The fluid in an automatic transmission is used not only to lubricate and cool the transmission, but also to transfer power. Dirty or low transmission fluid can potentially lead to catastrophic failure of the transmission as wear accelerates and heat builds up. Unless otherwise specified in your owner's manual or under the hood, you should normally check automatic transmission fluid when it is at operating temperature, with the engine running and the transmission in Park or Neutral.
On front wheel drive vehicles the dipstick is normally located near the front of the engine bay, towards one of the sides. On rear wheel drive vehicles, the dipstick is normally located at the back of the engine bay, near the center of the car. If you are unable to locate the dipstick, check your manual; some transmissions are sealed for life and provide no mechanism for checking the fluid level.
Remove the dipstick, wipe it off with a clean rag or piece of paper towel, and then reinsert it. Remove the dipstick again and check the level. The dipstick should be labeled with low and high levels, or have a hash-marked area. If the fluid is low, add some of the recommended fluid to top it up. If the fluid is higher than the high level or hashed area, you should remove some fluid either by siphoning some out of the dipstick tube or by removing a drain in the transmission pan (or dropping the pan if there is no drain).
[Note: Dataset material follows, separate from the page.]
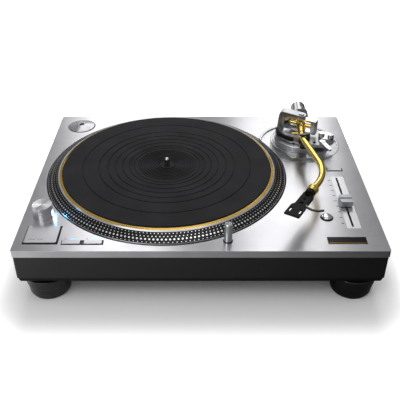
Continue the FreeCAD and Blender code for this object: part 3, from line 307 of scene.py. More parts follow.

When checking the automatic transmission fluid's level you can also use the opportunity to check the condition of the fluid. Normally transmission fluid that is in good condition should have a reddish color and smell slightly sweet. If the fluid is dark or black or if it smells burned this is an indication that the fluid needs replacing or that there is possibly something wrong with the transmission. Keeping your transmission fluid at the proper level and ensuring that is in good condition will help keep your transmission shifting properly for the life of your vehicle.